• Problem requirements
Copy the data exactly from the line that contains "a straight edge." through the line that contains "obj.matrix_world = world", keeping both end lines and leaving out everything else.

• Given material
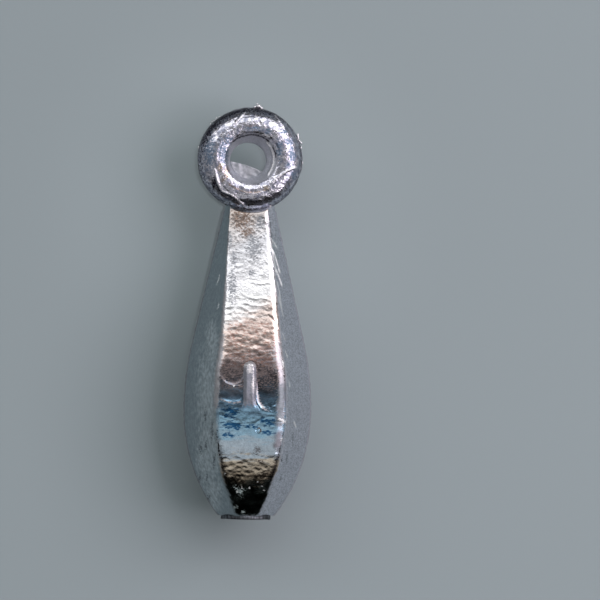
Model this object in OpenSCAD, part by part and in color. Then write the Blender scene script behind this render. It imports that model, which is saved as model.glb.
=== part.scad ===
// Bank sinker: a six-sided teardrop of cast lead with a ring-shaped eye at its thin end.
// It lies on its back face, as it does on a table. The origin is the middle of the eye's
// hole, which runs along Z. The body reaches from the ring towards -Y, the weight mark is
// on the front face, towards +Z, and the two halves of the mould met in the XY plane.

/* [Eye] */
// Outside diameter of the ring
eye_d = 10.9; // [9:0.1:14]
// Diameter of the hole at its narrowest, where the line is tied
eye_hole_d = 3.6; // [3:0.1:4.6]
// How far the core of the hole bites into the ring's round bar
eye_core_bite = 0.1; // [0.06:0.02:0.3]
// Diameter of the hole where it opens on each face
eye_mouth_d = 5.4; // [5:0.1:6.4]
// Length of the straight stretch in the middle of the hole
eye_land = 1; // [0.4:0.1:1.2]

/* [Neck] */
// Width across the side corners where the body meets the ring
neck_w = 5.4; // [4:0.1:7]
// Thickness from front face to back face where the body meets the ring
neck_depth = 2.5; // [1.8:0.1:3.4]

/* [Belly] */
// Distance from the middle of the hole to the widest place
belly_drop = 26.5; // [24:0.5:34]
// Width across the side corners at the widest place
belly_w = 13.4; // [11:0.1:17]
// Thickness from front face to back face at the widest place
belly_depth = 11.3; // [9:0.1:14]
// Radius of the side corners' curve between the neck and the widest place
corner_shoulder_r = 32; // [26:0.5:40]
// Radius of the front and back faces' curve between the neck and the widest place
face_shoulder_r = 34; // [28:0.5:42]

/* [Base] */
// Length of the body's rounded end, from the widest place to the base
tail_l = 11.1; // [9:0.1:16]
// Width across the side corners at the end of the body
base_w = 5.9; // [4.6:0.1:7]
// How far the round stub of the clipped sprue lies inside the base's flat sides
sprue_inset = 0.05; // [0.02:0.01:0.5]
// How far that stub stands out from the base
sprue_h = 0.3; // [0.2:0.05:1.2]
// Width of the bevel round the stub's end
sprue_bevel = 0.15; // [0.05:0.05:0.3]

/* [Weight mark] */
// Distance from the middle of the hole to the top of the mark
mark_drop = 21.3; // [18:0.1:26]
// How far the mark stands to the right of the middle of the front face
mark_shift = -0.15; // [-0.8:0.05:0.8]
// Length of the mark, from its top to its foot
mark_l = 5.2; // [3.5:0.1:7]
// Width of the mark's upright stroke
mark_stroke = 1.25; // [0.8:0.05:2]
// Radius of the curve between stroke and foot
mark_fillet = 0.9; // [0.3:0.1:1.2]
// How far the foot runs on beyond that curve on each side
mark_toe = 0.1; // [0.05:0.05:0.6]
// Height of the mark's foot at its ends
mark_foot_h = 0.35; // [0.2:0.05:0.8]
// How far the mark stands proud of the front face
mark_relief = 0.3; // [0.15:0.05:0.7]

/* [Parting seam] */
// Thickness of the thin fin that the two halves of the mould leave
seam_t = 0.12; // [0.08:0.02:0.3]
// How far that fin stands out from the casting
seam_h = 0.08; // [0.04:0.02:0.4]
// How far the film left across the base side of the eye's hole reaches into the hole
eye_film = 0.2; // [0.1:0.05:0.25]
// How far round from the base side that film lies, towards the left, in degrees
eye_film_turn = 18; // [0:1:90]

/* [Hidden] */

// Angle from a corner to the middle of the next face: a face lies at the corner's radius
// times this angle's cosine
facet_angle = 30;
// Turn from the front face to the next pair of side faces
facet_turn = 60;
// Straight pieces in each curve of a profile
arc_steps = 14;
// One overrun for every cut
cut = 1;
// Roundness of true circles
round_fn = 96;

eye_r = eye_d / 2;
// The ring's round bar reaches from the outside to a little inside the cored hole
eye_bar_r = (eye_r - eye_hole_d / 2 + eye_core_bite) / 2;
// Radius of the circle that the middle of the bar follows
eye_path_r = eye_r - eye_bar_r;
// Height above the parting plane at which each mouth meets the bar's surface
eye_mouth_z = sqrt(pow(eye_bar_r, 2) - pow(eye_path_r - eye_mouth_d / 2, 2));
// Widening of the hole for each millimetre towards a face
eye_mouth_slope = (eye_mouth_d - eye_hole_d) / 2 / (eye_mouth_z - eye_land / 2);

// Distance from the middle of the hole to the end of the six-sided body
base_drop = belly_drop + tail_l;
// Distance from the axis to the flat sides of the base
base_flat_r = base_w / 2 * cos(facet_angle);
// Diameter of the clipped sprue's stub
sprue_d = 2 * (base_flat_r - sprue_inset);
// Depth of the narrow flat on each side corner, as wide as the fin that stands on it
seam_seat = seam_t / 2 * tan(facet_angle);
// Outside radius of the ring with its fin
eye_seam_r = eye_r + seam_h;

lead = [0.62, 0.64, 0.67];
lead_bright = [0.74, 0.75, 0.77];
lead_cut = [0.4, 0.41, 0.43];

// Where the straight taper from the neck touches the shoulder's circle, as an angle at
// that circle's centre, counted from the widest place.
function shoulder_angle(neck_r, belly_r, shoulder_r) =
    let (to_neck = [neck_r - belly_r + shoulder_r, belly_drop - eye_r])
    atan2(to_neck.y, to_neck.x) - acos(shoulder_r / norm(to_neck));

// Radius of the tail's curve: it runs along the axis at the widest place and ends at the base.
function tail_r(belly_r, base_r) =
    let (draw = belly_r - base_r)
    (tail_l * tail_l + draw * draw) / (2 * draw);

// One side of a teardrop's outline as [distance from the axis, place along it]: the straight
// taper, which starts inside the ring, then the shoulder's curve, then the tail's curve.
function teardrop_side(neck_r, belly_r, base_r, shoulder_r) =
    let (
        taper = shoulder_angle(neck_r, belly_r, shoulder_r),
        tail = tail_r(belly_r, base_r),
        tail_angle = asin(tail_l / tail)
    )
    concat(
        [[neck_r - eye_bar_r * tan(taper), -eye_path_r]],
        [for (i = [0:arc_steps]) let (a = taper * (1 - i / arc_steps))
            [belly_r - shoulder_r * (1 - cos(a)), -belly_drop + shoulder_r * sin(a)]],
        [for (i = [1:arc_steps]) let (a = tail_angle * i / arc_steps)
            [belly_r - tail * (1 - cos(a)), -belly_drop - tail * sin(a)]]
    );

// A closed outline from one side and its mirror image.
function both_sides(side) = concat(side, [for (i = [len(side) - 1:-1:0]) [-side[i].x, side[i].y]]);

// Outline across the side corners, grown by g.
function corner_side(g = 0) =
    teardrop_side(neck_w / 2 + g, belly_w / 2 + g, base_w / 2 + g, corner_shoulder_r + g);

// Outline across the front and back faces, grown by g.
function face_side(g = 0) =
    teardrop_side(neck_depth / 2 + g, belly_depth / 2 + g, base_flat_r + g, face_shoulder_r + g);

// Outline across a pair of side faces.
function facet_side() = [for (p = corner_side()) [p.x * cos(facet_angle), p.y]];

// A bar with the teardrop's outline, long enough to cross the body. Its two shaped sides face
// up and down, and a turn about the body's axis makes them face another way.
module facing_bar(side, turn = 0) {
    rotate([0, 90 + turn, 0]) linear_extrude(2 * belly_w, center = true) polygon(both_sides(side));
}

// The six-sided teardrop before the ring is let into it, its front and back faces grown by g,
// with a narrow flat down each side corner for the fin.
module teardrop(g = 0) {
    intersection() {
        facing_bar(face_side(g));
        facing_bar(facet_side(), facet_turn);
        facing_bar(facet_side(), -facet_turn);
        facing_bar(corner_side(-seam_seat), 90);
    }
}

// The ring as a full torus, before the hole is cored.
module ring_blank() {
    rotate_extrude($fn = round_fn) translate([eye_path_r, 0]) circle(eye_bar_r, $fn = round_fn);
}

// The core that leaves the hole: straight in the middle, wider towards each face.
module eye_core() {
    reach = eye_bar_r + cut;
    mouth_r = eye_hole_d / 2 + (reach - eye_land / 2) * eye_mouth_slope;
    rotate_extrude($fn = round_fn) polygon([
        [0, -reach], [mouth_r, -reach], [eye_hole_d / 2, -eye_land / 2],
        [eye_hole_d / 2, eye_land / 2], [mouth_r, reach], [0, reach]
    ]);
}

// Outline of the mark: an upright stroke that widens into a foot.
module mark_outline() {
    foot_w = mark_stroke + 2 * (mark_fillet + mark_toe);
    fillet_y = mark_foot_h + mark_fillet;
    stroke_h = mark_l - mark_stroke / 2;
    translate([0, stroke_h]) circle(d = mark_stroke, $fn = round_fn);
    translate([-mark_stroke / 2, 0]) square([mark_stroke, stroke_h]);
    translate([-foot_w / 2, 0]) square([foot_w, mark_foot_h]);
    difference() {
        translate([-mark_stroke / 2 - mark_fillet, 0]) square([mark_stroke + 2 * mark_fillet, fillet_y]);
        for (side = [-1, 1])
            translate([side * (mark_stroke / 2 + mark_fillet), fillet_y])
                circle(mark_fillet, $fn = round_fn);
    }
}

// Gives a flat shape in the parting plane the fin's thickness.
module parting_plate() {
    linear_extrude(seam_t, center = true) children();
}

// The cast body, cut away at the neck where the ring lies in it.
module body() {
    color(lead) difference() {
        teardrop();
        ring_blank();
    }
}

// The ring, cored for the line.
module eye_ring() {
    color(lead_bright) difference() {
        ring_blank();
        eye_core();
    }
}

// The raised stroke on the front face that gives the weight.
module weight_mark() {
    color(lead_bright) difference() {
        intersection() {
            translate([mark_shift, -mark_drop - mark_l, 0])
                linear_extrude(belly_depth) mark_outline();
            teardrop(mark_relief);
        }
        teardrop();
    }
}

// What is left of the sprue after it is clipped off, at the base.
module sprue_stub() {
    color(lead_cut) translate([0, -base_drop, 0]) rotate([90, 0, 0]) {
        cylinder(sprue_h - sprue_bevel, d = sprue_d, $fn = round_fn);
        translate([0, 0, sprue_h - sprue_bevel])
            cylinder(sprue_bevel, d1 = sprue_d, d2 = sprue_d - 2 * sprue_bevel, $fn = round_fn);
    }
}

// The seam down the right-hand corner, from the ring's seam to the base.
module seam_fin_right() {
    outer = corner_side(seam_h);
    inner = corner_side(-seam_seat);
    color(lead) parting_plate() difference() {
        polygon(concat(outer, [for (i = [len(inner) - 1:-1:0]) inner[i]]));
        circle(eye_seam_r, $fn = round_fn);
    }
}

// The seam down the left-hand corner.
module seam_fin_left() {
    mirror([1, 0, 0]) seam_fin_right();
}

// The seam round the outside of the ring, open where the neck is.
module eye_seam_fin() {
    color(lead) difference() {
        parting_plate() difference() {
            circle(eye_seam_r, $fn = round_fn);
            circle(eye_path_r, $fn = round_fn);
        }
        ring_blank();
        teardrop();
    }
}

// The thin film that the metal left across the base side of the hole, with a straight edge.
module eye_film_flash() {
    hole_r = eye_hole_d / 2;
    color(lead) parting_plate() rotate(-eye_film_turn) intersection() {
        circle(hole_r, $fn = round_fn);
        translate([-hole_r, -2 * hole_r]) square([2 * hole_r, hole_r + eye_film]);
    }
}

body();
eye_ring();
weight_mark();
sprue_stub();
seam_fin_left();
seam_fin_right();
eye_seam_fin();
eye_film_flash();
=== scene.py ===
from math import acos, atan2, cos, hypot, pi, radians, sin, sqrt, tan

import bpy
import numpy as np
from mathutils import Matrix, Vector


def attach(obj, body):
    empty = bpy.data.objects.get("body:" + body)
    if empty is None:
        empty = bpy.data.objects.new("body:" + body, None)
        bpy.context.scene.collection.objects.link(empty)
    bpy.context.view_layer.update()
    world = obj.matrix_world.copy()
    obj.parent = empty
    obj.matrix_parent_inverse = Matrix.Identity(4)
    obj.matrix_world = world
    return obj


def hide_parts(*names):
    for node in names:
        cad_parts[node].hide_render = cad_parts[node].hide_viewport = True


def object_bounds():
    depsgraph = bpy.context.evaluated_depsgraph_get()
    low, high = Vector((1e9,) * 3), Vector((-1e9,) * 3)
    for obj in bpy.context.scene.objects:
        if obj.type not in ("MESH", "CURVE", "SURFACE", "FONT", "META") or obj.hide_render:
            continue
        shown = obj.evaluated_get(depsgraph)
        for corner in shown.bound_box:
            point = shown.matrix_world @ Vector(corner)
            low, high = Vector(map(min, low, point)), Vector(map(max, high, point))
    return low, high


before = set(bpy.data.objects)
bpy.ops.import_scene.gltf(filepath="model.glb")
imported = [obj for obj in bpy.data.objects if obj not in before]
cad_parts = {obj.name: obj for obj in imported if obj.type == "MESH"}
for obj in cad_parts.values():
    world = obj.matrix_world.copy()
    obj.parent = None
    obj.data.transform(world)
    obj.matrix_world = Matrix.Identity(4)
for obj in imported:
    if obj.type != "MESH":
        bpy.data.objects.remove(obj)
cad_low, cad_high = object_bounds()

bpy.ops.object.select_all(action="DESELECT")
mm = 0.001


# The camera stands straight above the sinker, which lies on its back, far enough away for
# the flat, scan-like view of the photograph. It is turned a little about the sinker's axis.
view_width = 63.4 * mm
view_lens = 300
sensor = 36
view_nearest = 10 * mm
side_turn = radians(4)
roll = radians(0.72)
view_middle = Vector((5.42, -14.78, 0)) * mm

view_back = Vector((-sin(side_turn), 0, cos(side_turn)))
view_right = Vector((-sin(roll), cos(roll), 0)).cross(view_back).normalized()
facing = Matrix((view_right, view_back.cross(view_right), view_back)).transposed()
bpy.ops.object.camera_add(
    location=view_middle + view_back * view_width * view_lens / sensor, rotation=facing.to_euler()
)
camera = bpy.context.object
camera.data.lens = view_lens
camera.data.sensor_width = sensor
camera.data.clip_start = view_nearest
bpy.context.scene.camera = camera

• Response
// The thin film that the metal left across the base side of the hole, with a straight edge.
module eye_film_flash() {
    hole_r = eye_hole_d / 2;
    color(lead) parting_plate() rotate(-eye_film_turn) intersection() {
        circle(hole_r, $fn = round_fn);
        translate([-hole_r, -2 * hole_r]) square([2 * hole_r, hole_r + eye_film]);
    }
}

body();
eye_ring();
weight_mark();
sprue_stub();
seam_fin_left();
seam_fin_right();
eye_seam_fin();
eye_film_flash();
=== scene.py ===
from math import acos, atan2, cos, hypot, pi, radians, sin, sqrt, tan

import bpy
import numpy as np
from mathutils import Matrix, Vector


def attach(obj, body):
    empty = bpy.data.objects.get("body:" + body)
    if empty is None:
        empty = bpy.data.objects.new("body:" + body, None)
        bpy.context.scene.collection.objects.link(empty)
    bpy.context.view_layer.update()
    world = obj.matrix_world.copy()
    obj.parent = empty
    obj.matrix_parent_inverse = Matrix.Identity(4)
    obj.matrix_world = world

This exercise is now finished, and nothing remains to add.